1.1 Movie Scriptwriting Format and Method

1.1.1 Format

A movie is divided into scenes, which are a change in place or time.

Scenes are made up of a TITLE, and a body that is divided into Actions and Dialogue.

A scene may be shot with a single or several shots.

Scene Titles

Scenes are written in uppercase letters.

Unlike theater, scenes are not named "Acts" nor numbered, since they are usually shot out of order.

Numbering the pages is a must, however.

To name a scene, it is crucial to indicate the location and time.

Location tells the crew where to shoot and which scenes have the same location in common.

We also specify interiors and exteriors by INT and EXT. If the scene transisions between interiors and exteriors of a location we can write INT/EXT.

Time tells the production designer and cinematographer about the feeling and look of the scene.

However, unless it is necessary, just specify "Day" or "Night", since the lighting will differ for an early morning, noon or evening, as an example.

Thus, being too specific means extra and specific working hours for the crew for no valid reason.


Actions are what we are currently seeing.

They are written in present tense only and not indented. Italics may be used for actions also.

Usually, a new paragraph denotes a new shot. But this may interfere with the Director's view.

My personal recommendation is: unless you're going to be the Director, don't worry about making a new paragraph for each shot. Instead, you can make a new paragraph for idea changes, new subjects introductions or actions for easier understanding.

In addition, since we cannot see a character's inner feelings, we don't write about them. Instead, his/her facial expressions is the thing that we can describe.

So how do we show that a person is lying? We may rely on body language, talk inconsistency, or other previous or upcoming scenes.


Dialogues are the character talks, whether said or not, that we are hearing. They are indented.

Character names are totally written in uppercase letters throughout the body, and are centerd in dialogue.

Example on format

FREDDY, the mayor, is addressing the press and is surrounded by some guards.
         Yeah we discussed the case. The Project will not stop for any reason. There’s no reason          to worry, we’ll get it done.

Suddenly we are walking with GINA from behind with CLAIRE, her attorney, from inside towards the entrance hall.

The media are shouting “Sir, Sir”. Photographers’ cameras flash.

FREDDY glances towards GINA's direction of approach, and is met with her stern glare. He turns away; her look is intimidating.

1.1.2 Remarks about Common Mistakes

Don't write about additional visual details or props if they aren't really necessary to advance or explain the plot. Don't be specific on needless items that will only make the crew's life more miserable.

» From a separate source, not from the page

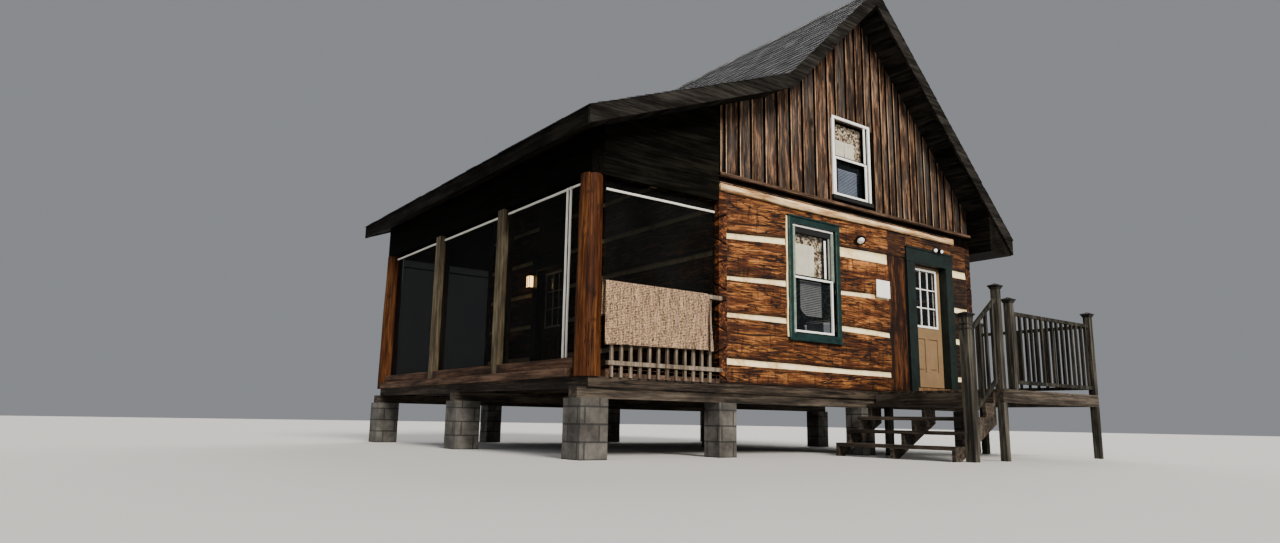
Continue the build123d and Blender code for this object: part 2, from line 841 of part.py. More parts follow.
short_post_x = deck_left + short_post_offset
rail_line_y = deck_front + post_in
newel_x = deck_left - newel_offset
with BuildPart() as rail_posts:
    with Locations(at(deck_left + post_in, rail_line_y, deck_top)):
        Box(deck_post, deck_post, tall_post_height, align=middle)
    with Locations(at(short_post_x, rail_line_y, deck_top)):
        Box(deck_post, deck_post, short_post_height, align=middle)
    with Locations(at(deck_right - post_in, rail_line_y, deck_top)):
        Box(deck_post, deck_post, short_post_height, align=middle)
    with Locations(at(deck_right - post_in, back_post_y, deck_top)):
        Box(deck_post, deck_post, short_post_height, align=middle)
    with Locations(at(newel_x, rail_line_y, 0)):
        Box(newel, newel, deck_top + newel_height, align=middle)
save(rail_posts, "rail_posts")

riser = deck_top / riser_count
stair_foot_x = deck_left - (riser_count - 1) * tread_run
stair_near_y = rail_line_y + newel / 2 + 5
stair_width = deck_back - stair_near_y
saw = []
for step in range(1, riser_count):
    level = step * riser - tread_thick
    saw += [(stair_foot_x + (step - 1) * tread_run, level), (stair_foot_x + step * tread_run, level)]
last_tread = saw[-1][1]
underside = [(deck_left, last_tread - stringer_depth), (stair_foot_x + tread_run / 2, 0), (stair_foot_x, 0)]
with BuildPart() as stair:
    for step in range(1, riser_count):
        with Locations(at(stair_foot_x + (step - 1) * tread_run, stair_near_y, step * riser - tread_thick)):
            Box(tread_run, stair_width, tread_thick, align=low)
    with Locations(at(deck_left - tread_thick, stair_near_y, last_tread)):
        Box(tread_thick, stair_width, deck_top - deck_board - last_tread, align=low)
    for y in (stair_near_y, stair_near_y + (stair_width - 50) / 2, deck_back - 50):
        with BuildSketch(cross_plane(y)):
            with BuildLine():
                Polyline(saw + underside, close=True)
            make_face()
        extrude(amount=-50)
save(stair, "stair")

rail_start_x = short_post_x + post_in
rail_stop_x = deck_right - deck_post
rail_run = rail_stop_x - rail_start_x
side_rail_start = deck_front + deck_post
side_rail_stop = back_post_y - post_in
side_rail_run = side_rail_stop - side_rail_start
rail_foot = deck_top + 80
rail_head = deck_top + deck_rail_height
slope_left = newel_x + newel / 2
slope_run = deck_left - slope_left
stair_slope = riser / tread_run
slope_high = deck_top + stair_rail_height
slope_low = slope_high - slope_run * stair_slope
slope_bars = int(slope_run / baluster_pitch)
foot_high = slope_high - stair_bar_height
foot_low = slope_low - stair_bar_height
with BuildPart() as deck_rails:
    for z in (rail_foot, rail_head - 50):
        with Locations(at(rail_start_x, rail_line_y - rail_bar / 2, z)):
            Box(rail_run, rail_bar, 50, align=low)
        with Locations(at(deck_right - post_in - rail_bar / 2, side_rail_start, z)):
            Box(rail_bar, side_rail_run, 50, align=low)
    front_bars = int(rail_run / baluster_pitch)
    for step in range(front_bars):
        x = rail_start_x + rail_run * (step + 0.5) / front_bars
        with Locations(at(x, rail_line_y, rail_foot)):
            Box(baluster, baluster, rail_head - rail_foot - 10, align=middle)
    side_bars = int(side_rail_run / baluster_pitch)
    for step in range(side_bars):
        y = side_rail_start + side_rail_run * (step + 0.5) / side_bars
        with Locations(at(deck_right - post_in, y, rail_foot)):
            Box(baluster, baluster, rail_head - rail_foot - 10, align=middle)
    with BuildSketch(cross_plane(rail_line_y - rail_bar / 2)):
        for low_z, high_z in ((slope_low, slope_high), (foot_low, foot_high)):
            with BuildLine():
                Polyline(
                    [
                        (slope_left, low_z),
                        (deck_left, high_z),
                        (deck_left, high_z + 60),
                        (slope_left, low_z + 60),
                    ],
                    close=True,
                )
            make_face()
        for step in range(slope_bars):
            x = slope_left + slope_run * (step + 0.5) / slope_bars
            foot = foot_low + (x - slope_left) * stair_slope + 30
            with Locations((x, foot)):
                Rectangle(baluster, stair_bar_height, align=(Align.CENTER, Align.MIN))
    extrude(amount=-rail_bar)
save(deck_rails, "deck_rails")

# Wall lamps: round flood lamp, twin lamp over the door, porch lantern
flood_lamp_x = main_window[1] + flood_lamp_offset
flood_lamp_z = log_base + flood_lamp_height
seat_depth = flood_lamp_radius / 2
flood_base_z = flood_lamp_z - flood_lamp_radius - flood_base_depth / 2
with BuildPart() as wall_lamps:
    with Locations(at(flood_lamp_x, -flood_lamp_radius + seat_depth, flood_lamp_z)):
        Sphere(flood_lamp_radius)
    with Locations(at(flood_lamp_x, -flood_base_depth, flood_base_z)):
        Box(flood_base_width, flood_base_depth, flood_base_depth, align=low)
    with Locations(at(door_mid_x + twin_lamp_offset, -twin_lamp_depth, opening_top + twin_lamp_gap)):
        Box(twin_lamp_width, twin_lamp_depth + log_bevel, twin_lamp_height, align=low)
    with Locations(at(-lantern_depth, porch_door_start + lantern_offset, log_base + lantern_base_height)):
        Box(lantern_depth, lantern_width, lantern_height, align=low)
save(wall_lamps, "wall_lamps")
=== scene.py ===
import math
import random

import bmesh
import bpy
from mathutils import Matrix, Vector, noise


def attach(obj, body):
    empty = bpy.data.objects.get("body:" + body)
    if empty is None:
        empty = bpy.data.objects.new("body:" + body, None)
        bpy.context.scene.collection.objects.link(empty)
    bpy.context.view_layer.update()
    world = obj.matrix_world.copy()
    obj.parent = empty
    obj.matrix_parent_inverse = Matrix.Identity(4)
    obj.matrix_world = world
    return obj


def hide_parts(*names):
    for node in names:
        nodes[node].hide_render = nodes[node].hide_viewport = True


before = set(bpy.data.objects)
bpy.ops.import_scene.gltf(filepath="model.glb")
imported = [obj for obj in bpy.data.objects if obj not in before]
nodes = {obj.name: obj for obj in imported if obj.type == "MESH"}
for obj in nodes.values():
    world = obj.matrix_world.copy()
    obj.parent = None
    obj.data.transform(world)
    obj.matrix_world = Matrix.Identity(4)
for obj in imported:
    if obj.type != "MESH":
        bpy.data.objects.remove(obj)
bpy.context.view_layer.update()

# House coordinates: X and Y from the gable wall's left corner, Z from the underside of the logs
MID_X, MID_Y, BASE = 2.135, 2.7075, 0.95
WIDTH, LENGTH, WALL, TOP = 6.0, 7.0, 0.15, 2.62


def home(p):
    return Vector((p[0] - MID_X, p[1] - MID_Y, p[2] + BASE))


# Roof lines
RIDGE_X, RIDGE_Z, SLOPE = 3.0, 6.42, 3.61 / 3.66
BREAK_X = 0.95
BREAK_Z = RIDGE_Z - SLOPE * (RIDGE_X - BREAK_X)
EAVE_X, EAVE_Z, RIGHT_EAVE_X = -2.39, 3.08, 6.66
PORCH_SLOPE = (BREAK_Z - EAVE_Z) / (BREAK_X - EAVE_X)
ROOF_THICK = 0.2
ROOF_FRONT, ROOF_BACK = -0.45, 7.45


def roof_top(x):
    if x > BREAK_X:
        return RIDGE_Z - SLOPE * abs(x - RIDGE_X)
    return EAVE_Z + PORCH_SLOPE * (x - EAVE_X)


# Materials
def rgba(colour, factor=1.0):
    """A colour, or one grey value, as Blender takes it"""
    if isinstance(colour, (int, float)):
        colour = (colour, colour, colour)
    return (*(c * factor for c in colour), 1)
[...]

Never specify camera angles, shots or setups. This also includes scene transitions, like fade in, dissolve or cut to. These are the production designer, Director and Editor's jobs.

Movies are a highly visual medium. Make the viewers see the action and never try to make some character tell what happened.

Also don't make the characters repeat what we can see or even explain what we saw.

Since many people don't remember faces well, it is also not advisable to built on characters that have been introduced very briefly.

Maintain the sense of logic; that is, actions and dialogue must be really probable to be believed.

I have known some to include improbable or illogical actions inorder to try and shock the audience, but that's a weak and rather silly approach.

Everything is related to a cause and effect, including our existence, so study your causes and effects well.

Note that Font is preferably Courier or Courier New.